Tools for Investors to Manage Geopolitical Risk
As an investor, I know it’s essential to manage risk during times of geopolitical uncertainty. Here are a few strategies I use:
- Diversification: Diversifying investments across different asset classes (stocks, bonds, commodities, real estate) and geographical regions can help mitigate the risks associated with geopolitical tensions.
- Safe-Haven Assets: Allocating a portion of the portfolio to gold, U.S. Treasury bonds, or other assets that tend to perform well during times of crisis can help reduce exposure to stock market volatility.
- Hedging: Options, futures, and other derivative instruments can be used to hedge against potential losses during geopolitical tensions. For example, buying put options on an index can provide protection if the market declines.
- Monitoring Geopolitical Events: Staying informed about global events and potential hot spots can help investors prepare for market fluctuations. A keen eye on breaking news and the economic implications of geopolitical events can guide investment decisions.
Conclusion
Geopolitical tensions have a significant and lasting impact on stock market volatility. From historical events like the Cuban Missile Crisis and the Gulf War to more recent developments such as the 9/11 attacks and the Arab Spring, the markets have consistently reacted to heightened geopolitical risk. Investors who understand the mechanics behind these market movements can better position themselves to manage risk and capitalize on opportunities during times of uncertainty.

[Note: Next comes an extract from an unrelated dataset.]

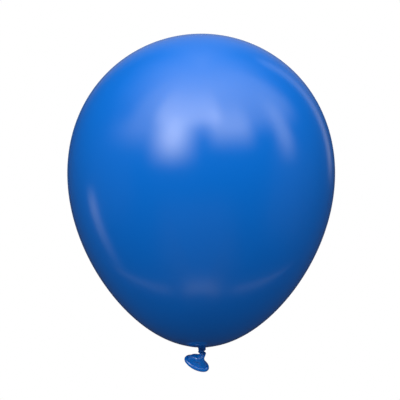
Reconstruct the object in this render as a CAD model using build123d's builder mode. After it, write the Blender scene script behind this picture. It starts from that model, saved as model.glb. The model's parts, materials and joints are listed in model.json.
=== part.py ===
from build123d import *
from math import cos, radians, sin, sqrt
import os

os.makedirs("parts", exist_ok=True)

# An air-filled latex party balloon, tied off with an overhand knot.
# Millimetres, +Z up, origin in the crease of the neck between bulb and knot,
# +X to the right and +Y to the back when the balloon is looked at from the front.

# ---- bulb: an egg, blunt at the crown and fuller above its middle ----
bulb_radius = 149.0         # radius of the plain egg, before its fullness is added
bulb_half_height = 175.7    # centre of the egg to its crown
fullness_linear = 0.1234    # widens the upper half and slims the lower half
fullness_square = -0.0412   # takes a little off both ends
fullness_cube = 0.0062
bulb_offset = 0.95          # the egg hangs this far to the left of the neck
bulb_lift = 1.8             # lowest film of the bulb above the crease
film = 0.4                  # wall drawn for the stretched film

# ---- neck and throat ----
pivot_height = 3.0          # point about which the bulb tips on its neck
neck_radius = 4.05          # gathered neck at its narrowest
neck_head_radius = 4.6      # rounded head of the neck inside the throat
throat_radius = 13.7        # reach of the pleated zone around the neck
throat_edge = 0.3           # half thickness of the pleated zone at its outer edge
throat_lip_angle = 14.0     # how far the pleated lip wraps the neck head, in degrees
throat_waist = 0.75         # half thickness of the pleated zone half way out

shoulder_step = 0.5         # the neck draws in by this much where it enters the knot

# ---- knot ----
knot_top = -1.9
knot_height = 3.7
knot_radius = 4.7
knot_round = 1.3            # rounding of the loop's outer edges
core_radius = 2.2           # strand that runs down through the loop

# ---- tail ----
tail_pivot_depth = 6.8      # centre of the bend below the knot, under the crease
tail_lean = 31.1            # tail axis away from straight down, towards -X, in degrees
tail_back = 26.7            # tail axis turned to the back, in degrees
stem_wall = 0.8             # gathered root of the tail around the end of the core
stem_angle = 42.0           # half angle of that root seen from the bend, in degrees
mouth_distance = 12.4       # bend to the plane of the mouth
mouth_long = 13.0           # half of the mouth, across
mouth_short = 8.6           # half of the mouth, front to back
bell_flare = 1.12           # 1 is a straight cone, more is a trumpet
root_angle = 45.0           # half angle of the bell's narrow end seen from the bend, in degrees
bell_wall = 0.5
bead_radius = 1.9           # rolled bead around the mouth

# ---- fit ----
gap = 0.3                   # between pieces that bend against each other


def egg(angle, inset):
    """Point of the egg's outline at an angle in degrees from the crown, inset from the outside."""
    c = cos(radians(angle))
    s = sin(radians(angle))
    fullness = 1 + fullness_linear * c + fullness_square * c**2 + fullness_cube * c**3
    across = (bulb_radius - inset) * s * fullness
    return (across - bulb_offset, bulb_centre + (bulb_half_height - inset) * c)


def bell_half(along, full):
    """Half width of the bell at a distance from the bend, growing from the root to full."""
    grown = ((along - root_distance) / (mouth_distance - root_distance)) ** bell_flare
    return root_radius + (full - root_radius) * grown


bulb_centre = bulb_lift + bulb_half_height
bulb_axis = Axis((-bulb_offset, 0, 0), (0, 0, 1))
pivot = (0, 0, pivot_height)
throat_bore = neck_head_radius + gap
stem_bore = core_radius + gap
stem_outer = stem_bore + stem_wall
bell_start = stem_outer + gap
root_radius = bell_start * sin(radians(root_angle)) + bell_wall
root_distance = bell_start * cos(radians(root_angle))

tail_z = (
    -sin(radians(tail_lean)) * cos(radians(tail_back)),
    sin(radians(tail_back)),
    -cos(radians(tail_lean)) * cos(radians(tail_back)),
)
tail_x = (cos(radians(tail_lean)), 0, -sin(radians(tail_lean)))
bend = Vector(0, 0, -tail_pivot_depth)
tail = Plane(origin=bend, x_dir=tail_x, z_dir=tail_z)

# ---- inflated bulb: one closed skin with a round hole at the throat ----
crown_to_pole = [0, 20, 40, 60, 80, 100, 120, 140, 160, 180]
level = [(1, 0), (-1, 0)]   # the skin is level at the crown and at the pole
even = [1, 1]
with BuildPart() as inflated_bulb:
    with BuildSketch(Plane.XZ) as skin_outline:
        with BuildLine():
            outside = Spline(*[egg(a, 0) for a in crown_to_pole], tangents=level, tangent_scalars=even)
            inside = Spline(*[egg(a, film) for a in crown_to_pole], tangents=level, tangent_scalars=even)
            Line(outside @ 0, inside @ 0)
            Line(outside @ 1, inside @ 1)
        make_face()
    revolve(axis=bulb_axis)
    # the hole follows a ball about the pivot, so the skin clears the throat at every lean
    with Locations(pivot):
        Sphere(throat_radius + gap, mode=Mode.SUBTRACT)
inflated_bulb.part.label = "inflated_bulb"

# ---- gathered throat: pleated ring between the skin and the neck ----
lip_x = throat_bore * cos(radians(throat_lip_angle))
lip_z = throat_bore * sin(radians(throat_lip_angle))
edge_x = sqrt(throat_radius**2 - throat_edge**2)
half_way = (lip_x + edge_x) / 2
with BuildPart() as gathered_throat:
    with BuildSketch(Plane(origin=pivot, x_dir=(1, 0, 0), z_dir=(0, -1, 0))) as throat_outline:
        with BuildLine():
            bore = ThreePointArc((lip_x, -lip_z), (throat_bore, 0), (lip_x, lip_z))
            top = Spline(bore @ 1, (half_way, throat_waist), (edge_x, throat_edge))
            rim_arc = ThreePointArc(top @ 1, (throat_radius, 0), (edge_x, -throat_edge))
            Spline(rim_arc @ 1, (half_way, -throat_waist), bore @ 0)
        make_face()
    revolve(axis=Axis.Z)
gathered_throat.part.label = "gathered_throat"

# ---- neck strand: rounded head, gathered neck, core through the loop, rounded end ----
head_drop = sqrt(neck_head_radius**2 - neck_radius**2)
shoulder = neck_radius - shoulder_step
with BuildPart() as neck_strand:
    with BuildSketch(Plane.XZ) as strand_outline:
        with BuildLine():
            head_top = (0, pivot_height + neck_head_radius)
            head_side = (neck_head_radius, pivot_height)
            head_foot = (neck_radius, pivot_height - head_drop)
            head = ThreePointArc(head_top, head_side, head_foot)
            neck = Line(head @ 1, (neck_radius, knot_top + shoulder_step))
            taper = Line(neck @ 1, (shoulder, knot_top))
            seat = Line(taper @ 1, (core_radius, knot_top))
            core = Line(seat @ 1, (core_radius, -tail_pivot_depth))
            end_side = core_radius * sqrt(0.5)
            end_middle = (end_side, -tail_pivot_depth - end_side)
            end = ThreePointArc(core @ 1, end_middle, (0, -tail_pivot_depth - core_radius))
            Line(end @ 1, head @ 0)
        make_face()
    revolve(axis=Axis.Z)
neck_strand.part.label = "neck_strand"

# ---- knot loop: the turn of the strand drawn tight around the core ----
with BuildPart() as knot_loop:
    with BuildSketch(Plane.XZ) as loop_outline:
        with Locations(((core_radius + knot_radius) / 2, knot_top - knot_height / 2)):
            Rectangle(knot_radius - core_radius, knot_height)
        fillet(loop_outline.vertices().group_by(Axis.X)[-1], radius=knot_round)
    revolve(axis=Axis.Z)
knot_loop.part.label = "knot_loop"

# ---- tail stem: gathered root of the tail, a cup around the rounded end of the core ----
stem_side = sin(radians(stem_angle))
stem_drop = cos(radians(stem_angle))
half_side = sin(radians(stem_angle / 2))
half_drop = cos(radians(stem_angle / 2))
with BuildPart() as tail_stem:
    with BuildSketch(Plane(origin=bend, x_dir=tail_x, z_dir=tail.y_dir)) as cup_outline:
        with BuildLine():
            cup_in = ThreePointArc(
                (0, -stem_bore),
                (stem_bore * half_side, -stem_bore * half_drop),
                (stem_bore * stem_side, -stem_bore * stem_drop),
            )
            cup_lip = Line(cup_in @ 1, (stem_outer * stem_side, -stem_outer * stem_drop))
            cup_out = ThreePointArc(
                cup_lip @ 1,
                (stem_outer * half_side, -stem_outer * half_drop),
                (0, -stem_outer),
            )
            Line(cup_out @ 1, cup_in @ 0)
        make_face()
    revolve(axis=Axis(bend, tail_z))
tail_stem.part.label = "tail_stem"

# ---- tail bell: flared open end, an oval trumpet of thicker, unstretched latex ----
with BuildSketch(tail.offset(mouth_distance)) as mouth:
    Ellipse(mouth_long, mouth_short)
lip = mouth.sketch.edge()
bell_steps = [0.0, 0.33, 0.67, 1.0]
bell_heights = [root_distance + (mouth_distance - root_distance) * s for s in bell_steps]
with BuildPart() as tail_bell:
    for height in bell_heights:
        with BuildSketch(tail.offset(height)):
            Ellipse(bell_half(height, mouth_long), bell_half(height, mouth_short))
    loft()
    for height in bell_heights:
        with BuildSketch(tail.offset(height)):
            Ellipse(
                bell_half(height, mouth_long) - bell_wall,
                bell_half(height, mouth_short) - bell_wall,
            )
    loft(mode=Mode.SUBTRACT)
    # the lip ends where the bead begins
    with BuildSketch(Plane(origin=lip @ 0, z_dir=lip % 0)):
        Circle(bead_radius)
    sweep(path=lip, mode=Mode.SUBTRACT)
tail_bell.part.label = "tail_bell"

# ---- rolled rim: bead rolled up around the mouth ----
with BuildPart() as rolled_rim:
    with BuildSketch(Plane(origin=lip @ 0, z_dir=lip % 0)):
        Circle(bead_radius)
    sweep(path=lip)
rolled_rim.part.label = "rolled_rim"

export_step(inflated_bulb.part, "parts/inflated_bulb.step")
export_step(gathered_throat.part, "parts/gathered_throat.step")
export_step(neck_strand.part, "parts/neck_strand.step")
export_step(knot_loop.part, "parts/knot_loop.step")
export_step(tail_stem.part, "parts/tail_stem.step")
export_step(tail_bell.part, "parts/tail_bell.step")
export_step(rolled_rim.part, "parts/rolled_rim.step")
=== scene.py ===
# %% [markdown]
# # A party balloon of blue latex
# The object is an air-filled latex balloon, tied off with an overhand knot. It is one dipped skin, so
# everything here is one material in different states: stretched thin over the bulb, pleated at the
# throat, bunched into a strand at the knot, and left unstretched in the tail, which ends in a rolled rim.
# The CAD model gives the places and sizes. This lesson puts a finished skin around it, piece by piece.

# %% Load the frame
import json
import math

import bpy
import numpy as np
from mathutils import Matrix, Vector


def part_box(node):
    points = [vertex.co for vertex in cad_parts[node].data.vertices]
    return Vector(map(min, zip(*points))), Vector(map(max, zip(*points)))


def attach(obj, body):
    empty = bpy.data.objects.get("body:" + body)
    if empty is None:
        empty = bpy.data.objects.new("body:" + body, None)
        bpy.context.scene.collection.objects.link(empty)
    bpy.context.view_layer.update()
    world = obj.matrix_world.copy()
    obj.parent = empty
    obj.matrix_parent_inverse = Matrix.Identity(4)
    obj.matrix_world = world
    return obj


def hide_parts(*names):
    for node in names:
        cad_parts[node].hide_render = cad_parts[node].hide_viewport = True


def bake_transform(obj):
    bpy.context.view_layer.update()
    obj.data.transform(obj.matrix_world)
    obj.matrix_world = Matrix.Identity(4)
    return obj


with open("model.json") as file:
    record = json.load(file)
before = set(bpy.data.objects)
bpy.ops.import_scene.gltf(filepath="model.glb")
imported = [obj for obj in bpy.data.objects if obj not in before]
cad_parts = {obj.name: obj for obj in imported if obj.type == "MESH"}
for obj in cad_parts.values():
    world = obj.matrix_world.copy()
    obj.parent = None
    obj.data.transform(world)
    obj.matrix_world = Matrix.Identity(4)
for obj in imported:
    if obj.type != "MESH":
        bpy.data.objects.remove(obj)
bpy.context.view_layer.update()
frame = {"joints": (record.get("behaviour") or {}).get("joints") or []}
MM = 0.001
pivots = {joint["name"]: np.array(joint["pos_m"]) for joint in frame["joints"]}
neck_pivot = pivots["bulb_sway"]

# %% [markdown]
# ## From numbers to a mesh
# Every piece is a grid: rows run along the piece and columns run around it. A grid could be made by
# hand in edit mode, but a formula keeps the surface smooth and lets one number change the whole shape.
# Each piece is closed, as a real solid is, so its ends get a fan of triangles. The signed volume of a
# closed mesh is positive when its faces look outwards, which is a quick test for the winding.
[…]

The key takeaway is that while geopolitical events often bring volatility, they also present opportunities for savvy investors. By diversifying their portfolios, investing in safe-haven assets, and utilizing hedging strategies, investors can navigate the turbulent waters of geopolitical crises with confidence. Understanding how geopolitical tensions influence markets is crucial for anyone looking to succeed in the unpredictable world of stock investing.